> **Problem**
Quote exactly the lines between the line containing "plinth_width = BODY_WIDTH" and the line containing "obj.matrix_world = world", counting those two lines as part of the range. Leave the rest out.

> **Records with modeling code**
□ □ □ □ □ □ □

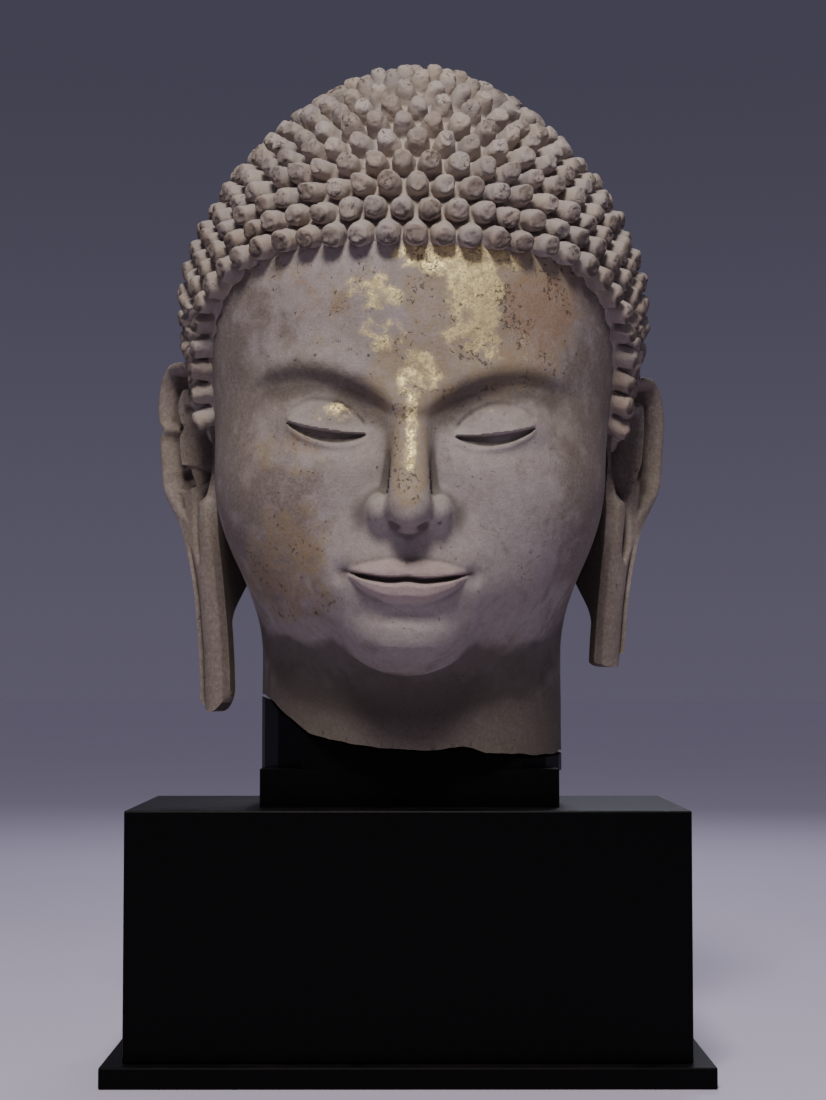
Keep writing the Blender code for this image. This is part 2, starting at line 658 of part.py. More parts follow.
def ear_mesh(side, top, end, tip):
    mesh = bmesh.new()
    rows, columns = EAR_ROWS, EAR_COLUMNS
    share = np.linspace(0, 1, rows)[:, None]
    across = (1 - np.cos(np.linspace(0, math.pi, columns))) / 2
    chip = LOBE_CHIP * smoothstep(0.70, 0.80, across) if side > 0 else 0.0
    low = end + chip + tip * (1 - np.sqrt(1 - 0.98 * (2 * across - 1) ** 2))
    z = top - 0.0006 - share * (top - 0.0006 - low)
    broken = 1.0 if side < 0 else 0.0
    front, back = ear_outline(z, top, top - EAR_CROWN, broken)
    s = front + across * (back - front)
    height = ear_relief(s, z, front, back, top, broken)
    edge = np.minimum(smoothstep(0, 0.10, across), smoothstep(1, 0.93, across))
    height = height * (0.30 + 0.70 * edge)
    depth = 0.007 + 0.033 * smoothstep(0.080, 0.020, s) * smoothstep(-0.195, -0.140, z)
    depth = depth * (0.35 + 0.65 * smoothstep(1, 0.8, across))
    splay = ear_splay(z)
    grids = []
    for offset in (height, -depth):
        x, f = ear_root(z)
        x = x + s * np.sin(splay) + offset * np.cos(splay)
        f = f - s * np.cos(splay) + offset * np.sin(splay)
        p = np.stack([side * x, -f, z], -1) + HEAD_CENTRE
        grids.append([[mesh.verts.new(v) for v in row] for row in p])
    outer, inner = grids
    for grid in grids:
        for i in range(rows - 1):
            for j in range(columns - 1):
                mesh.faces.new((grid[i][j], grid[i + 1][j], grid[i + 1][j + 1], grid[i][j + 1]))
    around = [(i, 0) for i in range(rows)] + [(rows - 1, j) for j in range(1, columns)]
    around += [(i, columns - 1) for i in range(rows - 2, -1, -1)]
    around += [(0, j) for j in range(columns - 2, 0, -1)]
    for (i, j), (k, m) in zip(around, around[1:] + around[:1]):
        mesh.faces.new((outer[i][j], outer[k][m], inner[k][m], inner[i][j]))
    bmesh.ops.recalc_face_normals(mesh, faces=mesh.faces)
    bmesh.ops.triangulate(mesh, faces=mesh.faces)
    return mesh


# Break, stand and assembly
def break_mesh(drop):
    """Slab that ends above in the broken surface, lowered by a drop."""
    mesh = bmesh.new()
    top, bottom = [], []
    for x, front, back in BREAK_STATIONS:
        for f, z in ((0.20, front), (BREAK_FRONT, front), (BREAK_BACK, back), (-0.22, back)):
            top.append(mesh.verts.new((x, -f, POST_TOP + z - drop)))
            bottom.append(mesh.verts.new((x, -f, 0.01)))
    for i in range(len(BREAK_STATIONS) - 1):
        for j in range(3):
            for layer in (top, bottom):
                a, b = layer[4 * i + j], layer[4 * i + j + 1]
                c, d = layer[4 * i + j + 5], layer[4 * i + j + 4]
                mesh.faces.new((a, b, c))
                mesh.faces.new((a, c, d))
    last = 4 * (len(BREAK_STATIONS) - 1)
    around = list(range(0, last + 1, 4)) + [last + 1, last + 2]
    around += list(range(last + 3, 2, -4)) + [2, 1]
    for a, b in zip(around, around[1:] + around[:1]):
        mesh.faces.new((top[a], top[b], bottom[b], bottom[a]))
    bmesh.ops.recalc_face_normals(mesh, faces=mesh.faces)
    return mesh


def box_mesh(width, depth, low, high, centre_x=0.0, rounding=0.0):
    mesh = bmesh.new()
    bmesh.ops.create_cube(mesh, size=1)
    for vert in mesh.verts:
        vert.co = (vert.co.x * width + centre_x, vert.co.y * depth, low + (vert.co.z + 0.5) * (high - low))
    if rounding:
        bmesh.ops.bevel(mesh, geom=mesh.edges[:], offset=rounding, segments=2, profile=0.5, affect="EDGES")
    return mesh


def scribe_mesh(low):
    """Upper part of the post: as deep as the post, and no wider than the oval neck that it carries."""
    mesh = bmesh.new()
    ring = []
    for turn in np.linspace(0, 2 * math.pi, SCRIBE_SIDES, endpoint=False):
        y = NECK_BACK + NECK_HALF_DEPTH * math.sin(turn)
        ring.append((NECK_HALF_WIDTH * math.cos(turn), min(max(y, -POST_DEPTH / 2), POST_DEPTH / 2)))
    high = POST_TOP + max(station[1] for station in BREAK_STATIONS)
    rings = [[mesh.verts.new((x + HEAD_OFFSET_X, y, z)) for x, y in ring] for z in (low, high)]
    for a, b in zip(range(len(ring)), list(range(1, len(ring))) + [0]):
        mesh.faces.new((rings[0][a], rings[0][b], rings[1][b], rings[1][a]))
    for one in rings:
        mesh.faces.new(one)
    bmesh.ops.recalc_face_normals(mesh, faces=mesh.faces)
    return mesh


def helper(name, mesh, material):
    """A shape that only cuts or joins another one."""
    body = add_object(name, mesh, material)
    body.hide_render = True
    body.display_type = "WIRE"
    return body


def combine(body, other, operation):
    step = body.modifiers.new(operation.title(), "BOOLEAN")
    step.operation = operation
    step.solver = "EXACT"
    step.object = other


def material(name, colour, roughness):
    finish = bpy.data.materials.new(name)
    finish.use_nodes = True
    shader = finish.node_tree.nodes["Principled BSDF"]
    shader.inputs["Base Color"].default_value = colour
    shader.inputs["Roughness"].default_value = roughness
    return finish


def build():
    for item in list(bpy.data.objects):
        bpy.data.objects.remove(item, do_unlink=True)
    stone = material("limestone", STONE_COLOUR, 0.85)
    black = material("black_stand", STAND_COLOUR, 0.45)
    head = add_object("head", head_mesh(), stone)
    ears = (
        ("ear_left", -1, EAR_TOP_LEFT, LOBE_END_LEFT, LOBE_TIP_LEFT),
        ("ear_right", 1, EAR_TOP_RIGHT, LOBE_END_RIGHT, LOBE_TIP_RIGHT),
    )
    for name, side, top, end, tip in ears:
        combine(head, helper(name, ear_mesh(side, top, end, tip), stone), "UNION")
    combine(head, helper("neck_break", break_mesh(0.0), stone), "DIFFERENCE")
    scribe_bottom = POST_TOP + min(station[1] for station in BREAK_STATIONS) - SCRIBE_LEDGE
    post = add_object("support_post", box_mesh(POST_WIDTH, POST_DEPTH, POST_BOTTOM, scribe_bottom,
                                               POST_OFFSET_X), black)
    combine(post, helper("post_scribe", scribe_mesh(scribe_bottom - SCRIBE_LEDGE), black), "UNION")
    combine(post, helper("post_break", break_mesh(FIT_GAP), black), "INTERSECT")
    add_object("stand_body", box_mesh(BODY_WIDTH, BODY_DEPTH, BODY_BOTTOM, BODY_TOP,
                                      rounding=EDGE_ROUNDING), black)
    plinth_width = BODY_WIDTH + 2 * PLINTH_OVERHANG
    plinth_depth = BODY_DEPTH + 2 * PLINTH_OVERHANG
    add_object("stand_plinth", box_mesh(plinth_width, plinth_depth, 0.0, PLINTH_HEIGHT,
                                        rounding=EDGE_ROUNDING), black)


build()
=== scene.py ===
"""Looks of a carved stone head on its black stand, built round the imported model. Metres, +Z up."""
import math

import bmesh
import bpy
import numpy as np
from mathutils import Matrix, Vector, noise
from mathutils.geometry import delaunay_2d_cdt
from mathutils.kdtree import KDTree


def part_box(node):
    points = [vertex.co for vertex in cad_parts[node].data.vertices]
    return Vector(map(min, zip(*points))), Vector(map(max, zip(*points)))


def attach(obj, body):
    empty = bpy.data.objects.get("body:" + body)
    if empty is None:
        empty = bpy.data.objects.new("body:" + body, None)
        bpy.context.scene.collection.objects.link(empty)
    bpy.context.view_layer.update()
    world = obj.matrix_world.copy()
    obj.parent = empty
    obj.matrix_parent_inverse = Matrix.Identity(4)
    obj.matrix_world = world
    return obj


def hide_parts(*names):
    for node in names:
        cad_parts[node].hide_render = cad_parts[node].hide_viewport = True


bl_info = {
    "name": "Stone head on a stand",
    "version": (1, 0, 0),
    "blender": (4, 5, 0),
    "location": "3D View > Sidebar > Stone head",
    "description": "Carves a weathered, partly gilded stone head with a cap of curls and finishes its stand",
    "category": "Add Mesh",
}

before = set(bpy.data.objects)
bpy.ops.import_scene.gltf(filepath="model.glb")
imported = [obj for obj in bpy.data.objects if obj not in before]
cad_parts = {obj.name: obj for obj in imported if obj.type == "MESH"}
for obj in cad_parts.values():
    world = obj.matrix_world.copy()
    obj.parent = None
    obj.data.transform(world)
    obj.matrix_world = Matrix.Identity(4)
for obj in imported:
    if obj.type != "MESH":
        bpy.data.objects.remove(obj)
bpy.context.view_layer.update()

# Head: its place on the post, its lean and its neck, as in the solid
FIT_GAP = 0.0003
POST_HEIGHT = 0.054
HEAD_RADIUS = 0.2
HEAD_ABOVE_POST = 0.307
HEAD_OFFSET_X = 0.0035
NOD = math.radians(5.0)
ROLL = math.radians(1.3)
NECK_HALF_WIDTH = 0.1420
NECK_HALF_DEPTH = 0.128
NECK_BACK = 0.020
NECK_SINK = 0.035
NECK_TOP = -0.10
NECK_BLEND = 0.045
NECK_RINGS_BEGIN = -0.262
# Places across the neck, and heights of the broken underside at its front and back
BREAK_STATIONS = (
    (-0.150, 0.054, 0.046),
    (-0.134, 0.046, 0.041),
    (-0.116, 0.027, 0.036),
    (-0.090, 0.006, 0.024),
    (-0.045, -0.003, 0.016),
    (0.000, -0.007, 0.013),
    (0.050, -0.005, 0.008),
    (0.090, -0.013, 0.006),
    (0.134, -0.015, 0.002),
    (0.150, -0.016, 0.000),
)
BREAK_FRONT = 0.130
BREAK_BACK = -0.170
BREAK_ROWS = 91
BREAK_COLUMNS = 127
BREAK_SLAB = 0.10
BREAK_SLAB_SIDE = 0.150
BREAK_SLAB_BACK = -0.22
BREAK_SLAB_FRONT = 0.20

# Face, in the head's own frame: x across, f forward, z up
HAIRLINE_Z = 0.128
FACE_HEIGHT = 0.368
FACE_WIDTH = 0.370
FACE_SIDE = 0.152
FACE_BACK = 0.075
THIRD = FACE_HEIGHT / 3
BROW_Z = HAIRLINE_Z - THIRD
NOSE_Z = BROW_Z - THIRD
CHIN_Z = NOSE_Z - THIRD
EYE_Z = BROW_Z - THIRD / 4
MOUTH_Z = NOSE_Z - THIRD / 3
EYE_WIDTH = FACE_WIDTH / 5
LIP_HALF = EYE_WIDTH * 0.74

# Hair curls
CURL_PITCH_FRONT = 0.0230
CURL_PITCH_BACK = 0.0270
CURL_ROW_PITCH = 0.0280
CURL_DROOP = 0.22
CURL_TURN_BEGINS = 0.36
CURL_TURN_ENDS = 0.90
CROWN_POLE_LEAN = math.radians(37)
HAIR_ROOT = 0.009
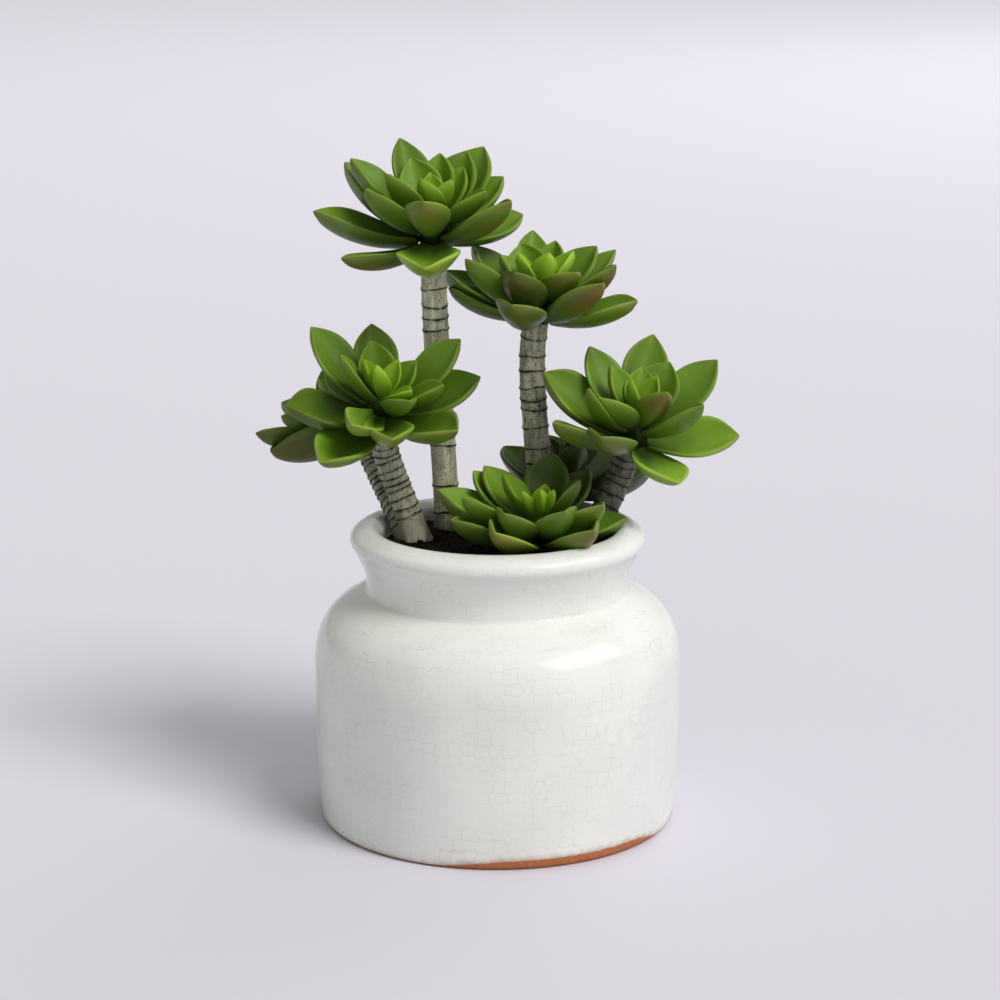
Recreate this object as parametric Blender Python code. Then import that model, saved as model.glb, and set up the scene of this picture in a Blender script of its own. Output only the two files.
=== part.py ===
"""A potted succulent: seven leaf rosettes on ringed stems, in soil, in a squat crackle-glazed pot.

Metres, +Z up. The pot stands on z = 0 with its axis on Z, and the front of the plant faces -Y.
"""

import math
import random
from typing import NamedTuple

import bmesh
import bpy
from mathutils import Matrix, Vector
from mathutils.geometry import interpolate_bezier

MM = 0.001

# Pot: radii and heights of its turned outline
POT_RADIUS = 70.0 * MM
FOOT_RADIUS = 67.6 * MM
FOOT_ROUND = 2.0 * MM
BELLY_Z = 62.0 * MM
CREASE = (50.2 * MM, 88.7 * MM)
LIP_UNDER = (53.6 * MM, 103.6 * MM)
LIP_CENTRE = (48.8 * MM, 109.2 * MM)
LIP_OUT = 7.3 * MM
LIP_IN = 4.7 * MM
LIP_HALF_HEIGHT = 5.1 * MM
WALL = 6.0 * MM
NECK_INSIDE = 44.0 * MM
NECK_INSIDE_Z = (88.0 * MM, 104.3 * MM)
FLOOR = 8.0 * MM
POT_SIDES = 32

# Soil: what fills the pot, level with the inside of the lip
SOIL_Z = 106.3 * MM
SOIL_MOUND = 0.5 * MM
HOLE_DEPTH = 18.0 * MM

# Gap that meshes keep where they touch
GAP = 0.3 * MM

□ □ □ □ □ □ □

> **Task response**
    plinth_width = BODY_WIDTH + 2 * PLINTH_OVERHANG
    plinth_depth = BODY_DEPTH + 2 * PLINTH_OVERHANG
    add_object("stand_plinth", box_mesh(plinth_width, plinth_depth, 0.0, PLINTH_HEIGHT,
                                        rounding=EDGE_ROUNDING), black)


build()
=== scene.py ===
"""Looks of a carved stone head on its black stand, built round the imported model. Metres, +Z up."""
import math

import bmesh
import bpy
import numpy as np
from mathutils import Matrix, Vector, noise
from mathutils.geometry import delaunay_2d_cdt
from mathutils.kdtree import KDTree


def part_box(node):
    points = [vertex.co for vertex in cad_parts[node].data.vertices]
    return Vector(map(min, zip(*points))), Vector(map(max, zip(*points)))


def attach(obj, body):
    empty = bpy.data.objects.get("body:" + body)
    if empty is None:
        empty = bpy.data.objects.new("body:" + body, None)
        bpy.context.scene.collection.objects.link(empty)
    bpy.context.view_layer.update()
    world = obj.matrix_world.copy()
    obj.parent = empty
    obj.matrix_parent_inverse = Matrix.Identity(4)
    obj.matrix_world = world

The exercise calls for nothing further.